= List of Hindu temples in Multan =

There are several Hindu temples in Multan, a city in the Punjab province of Pakistan. The temples, known as Mandirs, exist because the population of Multan followed Hinduism, Buddhism and tribal religions before the arrival of Islam. In 997 CE, Sultan Mahmud Ghaznavi, took over the Ghaznavid dynasty empire established by his father, Sultan Sebuktegin, In 1005 he conquered the Hindu Shahis in Kabul in 1005, and followed it by the conquests of Punjab region. The Delhi Sultanate and later Mughal Empire ruled the region.
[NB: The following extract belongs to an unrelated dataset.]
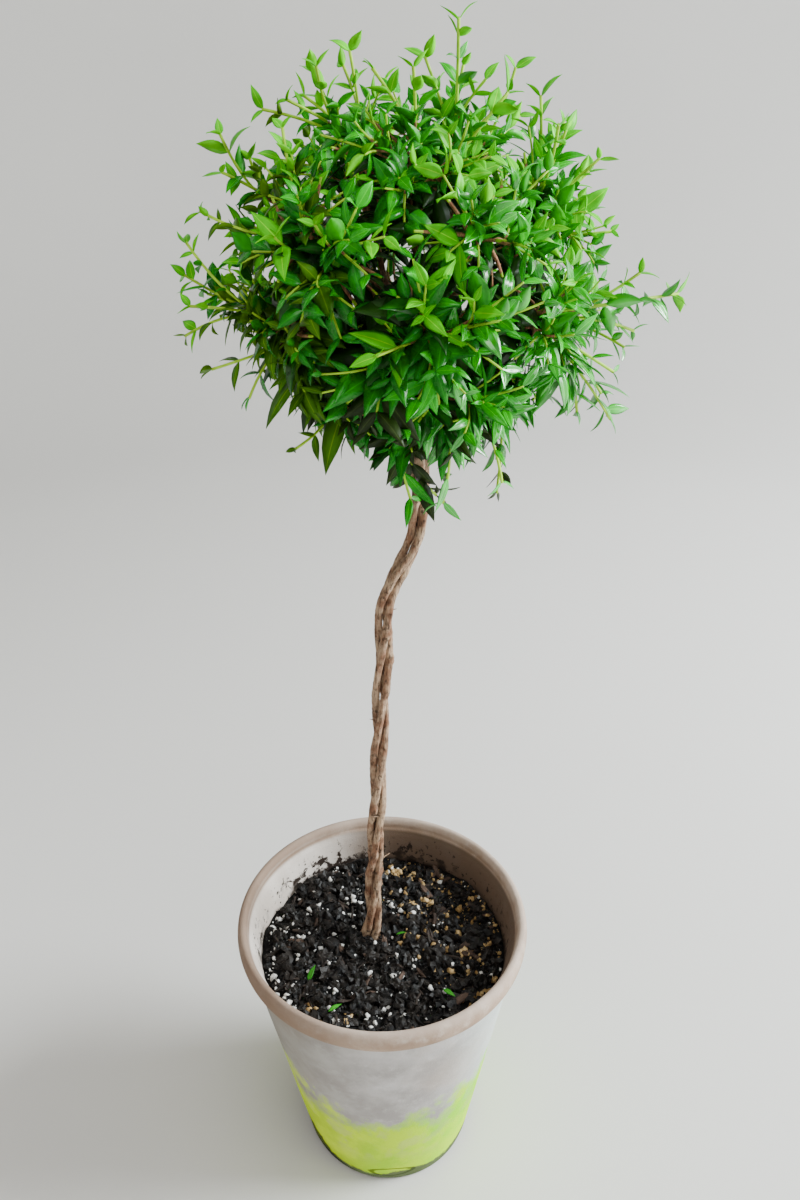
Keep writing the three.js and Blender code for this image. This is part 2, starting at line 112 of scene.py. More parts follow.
random = np.random.default_rng(1623)


def chance(a, b):
    """A number from 0 to 1, always the same for the same two."""
    x = math.sin(a * 12.9898 + b * 78.233) * 43758.5453
    return x - math.floor(x)


def lerp(a, b, t):
    return a + (b - a) * t


def smoothstep(x, low, high):
    t = np.clip((x - low) / (high - low), 0, 1)
    return t * t * (3 - 2 * t)


def unit(v):
    return v / np.maximum(np.linalg.norm(v, axis=-1, keepdims=True), 1e-9)


def level(azimuth):
    return np.array([math.cos(azimuth), math.sin(azimuth), 0.0])


def aim(azimuth, rise):
    return level(azimuth) * math.cos(rise) + UP * math.sin(rise)


def aim_degrees(azimuth, rise):
    return aim(math.radians(azimuth), math.radians(rise))


def band(rings, sides, first=0, flipped=False):
    """Faces between rings of points that follow each other, all with the same number of sides."""
    faces = []
    for i in range(rings - 1):
        for j in range(sides):
            a, b = (first + i * sides + k for k in (j, (j + 1) % sides))
            faces.append([a, a + sides, b + sides, b] if flipped else [a, b, b + sides, a + sides])
    return faces


def new_object(name, points, faces, materials, smooth=True, face_material=None):
    """A mesh object from points in millimetres."""
    mesh = bpy.data.meshes.new(name)
    mesh.from_pydata((np.asarray(points) * MM).tolist(), [], faces)
    for material in materials:
        mesh.materials.append(material)
    if face_material is not None:
        mesh.polygons.foreach_set("material_index", np.asarray(face_material, np.int32))
    mesh.polygons.foreach_set("use_smooth", np.full(len(mesh.polygons), smooth))
    mesh.update()
    piece = bpy.data.objects.new(name, mesh)
    bpy.context.scene.collection.objects.link(piece)
    return piece


def srgb(code):
    """A linear colour from a hex code."""
    parts = [int(code[i:i + 2], 16) / 255 for i in (1, 3, 5)]
    return [p / 12.92 if p <= 0.04045 else ((p + 0.055) / 1.055) ** 2.4 for p in parts] + [1.0]


class Value:
    """A number or colour that varies over a material, with plain arithmetic."""

    def __init__(self, shader, socket):
        self.shader, self.socket = shader, socket

    def math(self, operation, other=0.0):
        return self.shader.add("ShaderNodeMath", {0: self, 1: other}, operation=operation)

    def __add__(self, other):
        return self.math("ADD", other)

    def __sub__(self, other):
        return self.math("SUBTRACT", other)

    def __mul__(self, other):
        return self.math("MULTIPLY", other)

    def __truediv__(self, other):
        return self.math("DIVIDE", other)

    def ramp(self, low, high):
        """0 below low, 1 above high, smooth between."""
        return self.shader.add("ShaderNodeMapRange", {"Value": self, "From Min": low, "From Max": high},
                               interpolation_type="SMOOTHSTEP")

    def sway(self, noise, spread):
        """This value moved with the noise, by up to half the spread to both sides."""
        return self + (noise - 0.5) * spread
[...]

There were two places in Multan from that period of considerable antiquity.

==Sun Mandir==
The most important place of the Hindu period was the "Sun Mandir". It was the most important place of worship throughout the South Asia as referred to in many books. It was situated on old Fort near Shah Rukn-e-Alam shrine. The ruins of Sun Mandir are located near the High Court of Multan.

==Suraj Kund==
Another place was "Suraj Kund" (the pool of sun). It is about five miles to the south of Multan on the Bahawalpur Road. It was a pond 132 feet in diameter and 10 feet deep when full of water. Sawn Mal the Sikh Diwan surrounded it with an octagonal wall. It was a place of pilgrimage till 1947 and two fairs were held here annually. One on the 7th of the Vanishing moon of Bhadon, and the other on the 7th of the rising moon of Magh, the numbers having references to the seven hours of the Sun's Chariot, according to the Hindu belief of the seven Rishies.

==Prahladpuri Temple==
The temple of Narasimha built by Prahlada, known as Prahladpuri Temple.

==Narsinghpuri Temple==
The temple of Narsinghpuri dedicated to Narasimha was originally inside the Multan Fort. Later, due to restrictions of timings for going inside the main area of fort, a temple of same name was built in main Sabz Mandi (Market) area of town.